My first job, I gave two weeks notice… after knowing I’d already be gone those two weeks. So while I didn’t return, it was still a two week notice since I was supposed to be gone anyway. After that, I pretty much just always said “today is my last day”. Except one. I really enjoyed it, the people were great, I just needed more hours and gave a notice becasue I wanted the opportunity to go back if I could. 

So hopefully some of that helped at least a little. 

Post # 6
Member
862 posts
Busy bee
  • Wedding: May 2015

Aww bee it’s hard giving notice but you need to do what you need to do. Don’t feel guilty. I felt the same way when I resigned…I worked in HR and get this…my HR boss was the bully. Think about how awkward that is when people in HR are quitting the company. People are their greatest asset. If they aren’t treating you right, then it is their fault. I would tell them exactly how you feel. 

Post # 7
Member
329 posts
Helper bee

I just wouldnt show up, call and say you quit and then hang up. 

Post # 9
Member
47439 posts
Honey Beekeeper
  • Wedding: November 1999

View original reply
heyitsnicolelee:  Exit interviews are always optional. They can’t make you have an honest heart to heart about why you are leaving. Generally speaking they are a complete waste of time anyway.
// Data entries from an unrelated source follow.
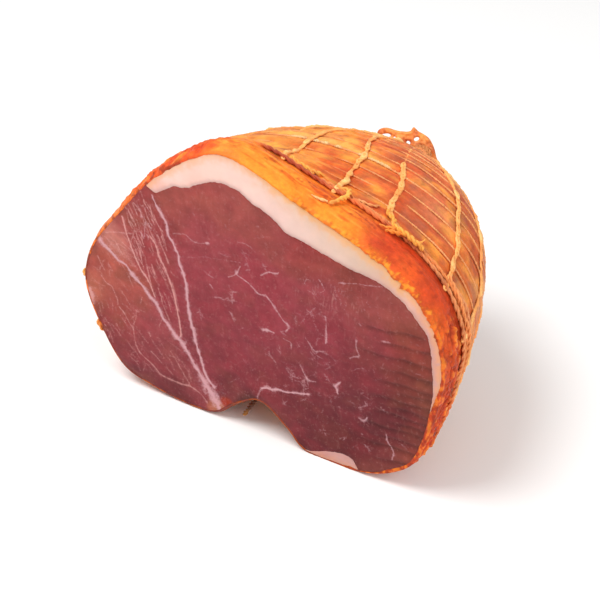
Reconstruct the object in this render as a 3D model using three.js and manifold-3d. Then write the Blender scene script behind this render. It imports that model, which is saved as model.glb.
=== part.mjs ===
// Half of a culatello: the cured heart of a pig's thigh in its casing and net, cut straight across.
// Millimetres, +Z up. While the pieces are made the cut lies in the plane y = 0 and faces -Y, the tail
// points to +Y and x = 0 is the middle of the cut. The group is then moved so that the middle of its
// bounding box stands over the origin.
import * as THREE from 'three';
import { LoftGeometry } from 'three/addons/geometries/LoftGeometry.js';
import { mergeVertices } from 'three/addons/utils/BufferGeometryUtils.js';
import Module from 'manifold-3d';

const { DEG2RAD, clamp, lerp, smoothstep } = THREE.MathUtils;
const TURN = 360;

// ---- the form: rim of the cut, and how it closes towards the tail -----------------------------
// (x, z) round the cut, clockwise from its left edge: over the top, down the right lobe, through the
// notch between the two muscles and along the left lobe.
const RIM = [
  [-96, 53], [-90, 75], [-72, 100], [-53, 122.5], [-38, 135], [-21, 145], [-8, 146.5],
  [6, 142], [22, 135], [50, 124.5], [67, 116.5], [81, 105.5], [91, 91], [95.5, 73],
  [93, 50], [84, 18], [73, 7], [56, 0], [27, 0], [17, 9.5], [3, 19],
  [-11, 11.5], [-22, 2], [-34, 0], [-60, 3], [-76, 8.5], [-88, 27],
];
const HEART = { x: 0, z: 72 };          // middle of the cut, about which its outline is measured
const TAIL = { x: 20.5, z: 100 };       // where the tail is tied
const LENGTH = 118;                     // cut to tail
const ROUND = { width: 90, top: 51, bottom: 100 };   // half axes of the section once the notch has gone
const ROUNDING = { start: 0.05, end: 0.44 };         // part of the length in which the outline gets round
const TAPER = { bluntness: 3.25, nose: 1.19, tip: 0.08 };
const DRIFT = { x: 2.5, z: 1.55 };      // how late the section's middle moves towards the tail

// ---- the casing: a lip in front of the net, a groove under its tight edge, a hem of net behind --
const GROOVE_AT = 14;                   // mean distance of the groove from the cut
const GROOVE_SLANT = { shift: 2, swing: 5, towards: 60 };    // further back on the upper right than on the left
const GROOVE_END = 17;                  // where the casing has come up out of it again
const GROOVE_REACH = 40;                // where the slant has died out
const RELIEF = [[0, -0.9], [1, 0], [5, 0.9], [9, 0.6], [11.5, -1.1], [14, -1.8], [17, -1.3], [22, -1]];
const FLOOR_LIFT = [[0, 0], [10.5, 0], [14, 4], [17, 2.5], [22, 2.4]];   // room for the net below
const FLOOR_FILLET = { reach: 9, from: 14, to: 26 };  // the flat underside rounds into the sides
const CRAG = { height: 0.7, from: -55, to: 35, waves: [23, 41, 67] };      // torn, crumbly stretch of lip
const MEAT_COLUMNS = 64;
const MEAT_ROWS = [0, 1, 5, 9, 11, 14, 17, 23, 33, 44, 55, 66, 76, 85, 93, 100, 106, 111, 115, LENGTH];

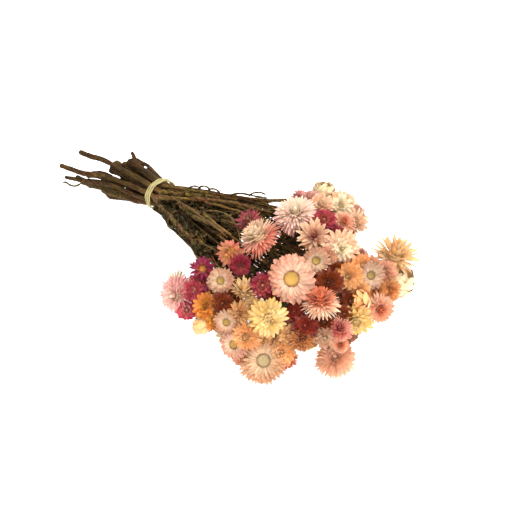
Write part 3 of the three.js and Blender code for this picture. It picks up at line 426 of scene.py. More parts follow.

How many people are going to burn bridges by being completely honest?

If they call you in, you can always decline to participate, or get up and leave at the first sign of a hostile atmosphere. “I’m leaving now.”

Post # 10
Member
828 posts
Busy bee
  • Wedding: October 2016

When I graduated from college I was offered a job out of my field but really wanted to find something in my field so I didn’t accept it right away. I had a hard time finding something in my field so I accepted the first job that came along, even though I knew I would hate it (I wanted to give it a try anyway). I went through the training and only stayed for two weeks after before I gave my notice. I felt so awful that I was leaving so soon but I needed out of there (I literally would have walked out it was so awful but that’s not me, but hey, I didn’t think leaving a job two weeks in was either and here we are haha). Leading up to giving my notice I was so nervous and worried, but after I did it I felt such a relief that I was moving on to a job I knew I would like (I accepted the job out of my field). Once you give your notice, don’t even pay attention to what others say about you. You’re moving on to bigger and better things and once you’re there the anxiety will be gone. I just kept telling myself “you just have to get through the next two weeks and you never have to deal with this again”.  Put your notice in, treat yourself to whatever you like each day for the next two weeks (mine was lots of good ice cream and a manicure) and know that you’re better than what others are saying. Good luck!

Post # 12
Member
3436 posts
Sugar bee

Just do it. With any luck, they will take away your work immediately and/or just tel you to leave that day. 

Post # 13
Member
324 posts
Helper bee
  • Wedding: September 2016

I agree with other posters that it’s completely fine to just give your 2 weeks—you haven’t been there very long and since you’re not planning on ever working for them again (or getting a recommendation I hope–they sound rude!), 2 weeks is fine. Hopefully your exit interview won’t be too awkward but at the end of the day you’ve got a great job lined up! Congrats!

Post # 14
Member
602 posts
Busy bee
  • Wedding: September 2014

Just keep in mind that there’s a good chance they will ask you to leave immediately.  I’ve seen that happen at every job I’ve had, especially if there’s any kind of sensitive information or clients involved.  It’s good to anticipate it happening so losing two weeks of pay isn’t a shock.   Good luck! 

Post # 15
Member
2003 posts
Buzzing bee
  • Wedding: May 2016 - Sussex, UK

View original reply
heyitsnicolelee:  No advice on the notice thing as I’ve been at my company a long time but since I became a qualified accountant I’ve found many fellow accountants to be rude and  have a general attitude of ‘my way is the only way’, I hate it!